● **TASK OBJECTIVE**: Reproduce the entire listing word for word.
= = = = = = =
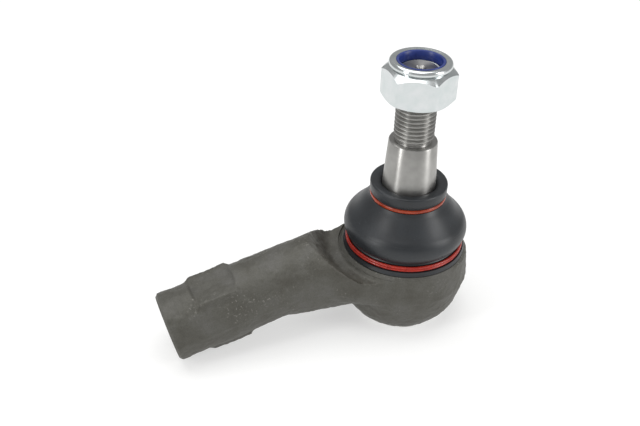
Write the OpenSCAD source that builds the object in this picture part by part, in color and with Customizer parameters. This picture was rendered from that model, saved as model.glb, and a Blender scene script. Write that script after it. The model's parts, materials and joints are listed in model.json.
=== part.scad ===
// Tie rod end: a ball stud in a forged housing with a female-threaded arm.
// Millimetres. The origin is the centre of the ball. +Z runs along the stud
// towards its thread, and the arm points to -X and droops below the ball.

/* [Ball stud] */
// Diameter of the ball
ball_d = 27; // [22:0.5:33]
// Height of the cap cut off the bottom of the ball
ball_cap = 1.1; // [0.5:0.1:2]
// Diameter of the waist between ball and taper
neck_d = 14; // [11.5:0.5:17]
// Height of the plain land that the boot's neck seals on
land_h = 7; // [6.5:0.1:9]
// Height of the taper's large end above the ball's centre
taper_base = 34.5; // [29:0.5:42]
// Length of the taper
taper_len = 17.9; // [13:0.1:22]
// Diameter of the taper's large end
taper_d = 19; // [16:0.1:23]
// Taper on the diameter is 1 in this number
taper_ratio = 8; // [6:1:10]
// Nominal diameter of the stud's thread
thread_d = 14; // [11:1:17]
// Length of the stud's thread
thread_len = 26.4; // [22:0.1:36]

/* [Lock nut] */
// Wall of the nut between its thread and its flats
nut_wall = 4; // [3:0.1:5]
// Height of the whole nut
nut_h = 14; // [11.5:0.5:17]
// Height of the crimped collar above the hexagon's corners
nut_collar_h = 4.4; // [3.6:0.1:5.5]
// Height of the nut's top above the stud's end
nut_over = 3; // [0:0.1:6]
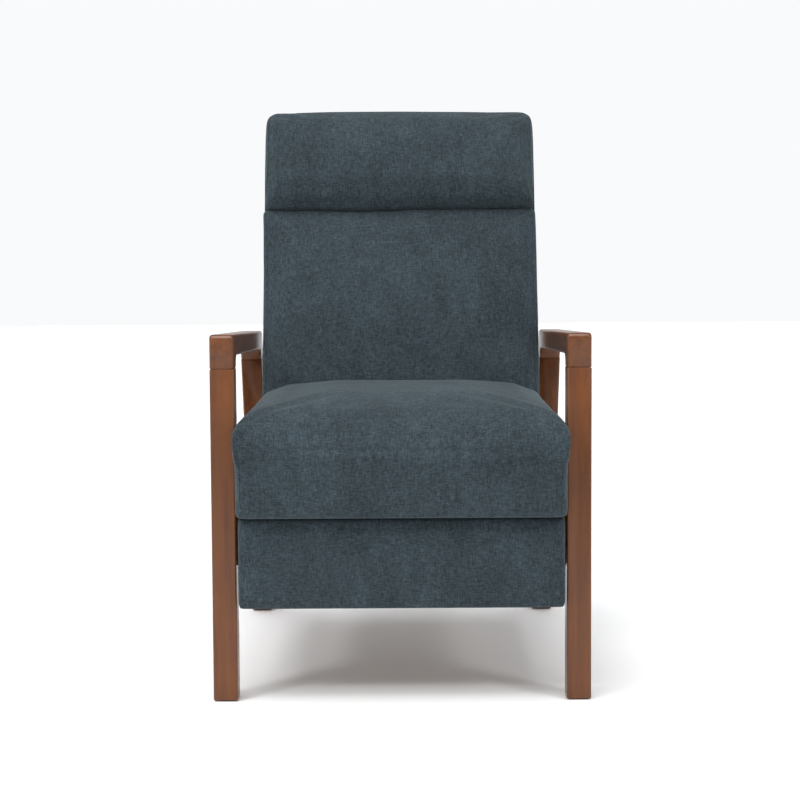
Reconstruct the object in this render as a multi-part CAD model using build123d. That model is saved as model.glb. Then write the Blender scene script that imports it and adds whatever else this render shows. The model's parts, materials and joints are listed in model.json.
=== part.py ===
= = = = = = =
● **OUTPUT OF THE EXERCISE**:
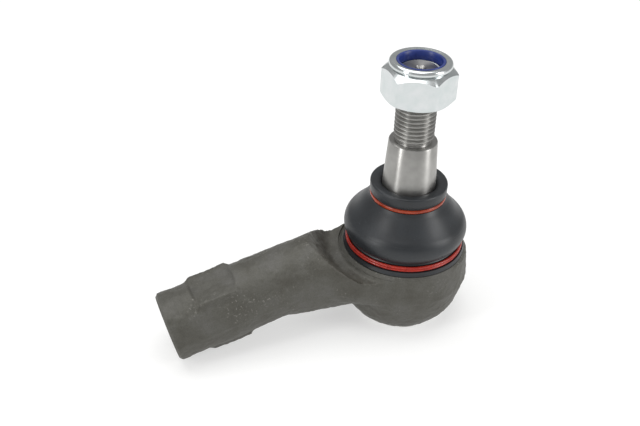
Write the OpenSCAD source that builds the object in this picture part by part, in color and with Customizer parameters. This picture was rendered from that model, saved as model.glb, and a Blender scene script. Write that script after it. The model's parts, materials and joints are listed in model.json.
=== part.scad ===
// Tie rod end: a ball stud in a forged housing with a female-threaded arm.
// Millimetres. The origin is the centre of the ball. +Z runs along the stud
// towards its thread, and the arm points to -X and droops below the ball.

/* [Ball stud] */
// Diameter of the ball
ball_d = 27; // [22:0.5:33]
// Height of the cap cut off the bottom of the ball
ball_cap = 1.1; // [0.5:0.1:2]
// Diameter of the waist between ball and taper
neck_d = 14; // [11.5:0.5:17]
// Height of the plain land that the boot's neck seals on
land_h = 7; // [6.5:0.1:9]
// Height of the taper's large end above the ball's centre
taper_base = 34.5; // [29:0.5:42]
// Length of the taper
taper_len = 17.9; // [13:0.1:22]
// Diameter of the taper's large end
taper_d = 19; // [16:0.1:23]
// Taper on the diameter is 1 in this number
taper_ratio = 8; // [6:1:10]
// Nominal diameter of the stud's thread
thread_d = 14; // [11:1:17]
// Length of the stud's thread
thread_len = 26.4; // [22:0.1:36]

/* [Lock nut] */
// Wall of the nut between its thread and its flats
nut_wall = 4; // [3:0.1:5]
// Height of the whole nut
nut_h = 14; // [11.5:0.5:17]
// Height of the crimped collar above the hexagon's corners
nut_collar_h = 4.4; // [3.6:0.1:5.5]
// Height of the nut's top above the stud's end
nut_over = 3; // [0:0.1:6]
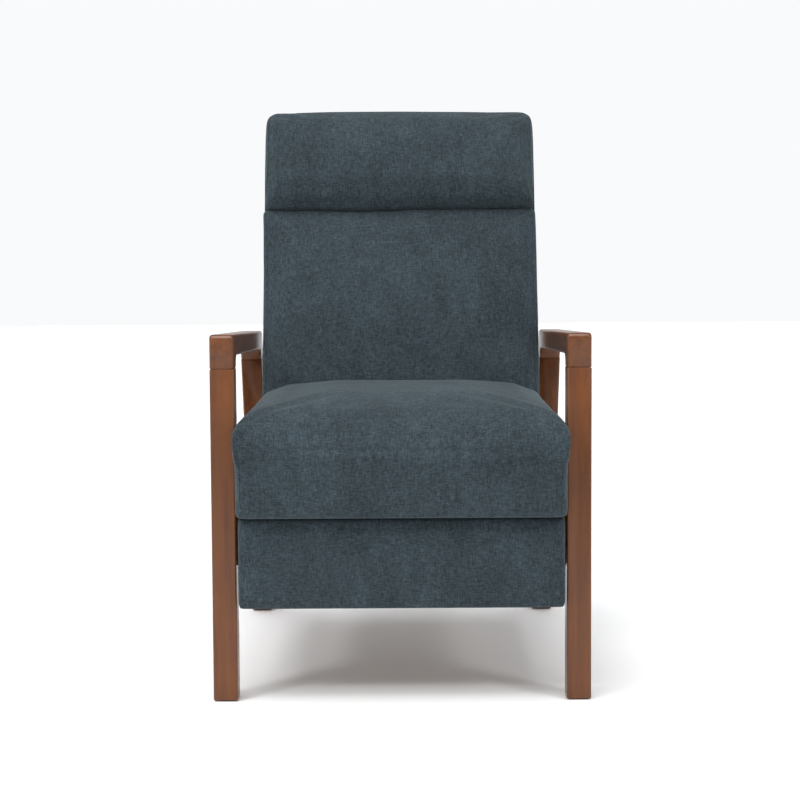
Reconstruct the object in this render as a multi-part CAD model using build123d. That model is saved as model.glb. Then write the Blender scene script that imports it and adds whatever else this render shows. The model's parts, materials and joints are listed in model.json.
=== part.py ===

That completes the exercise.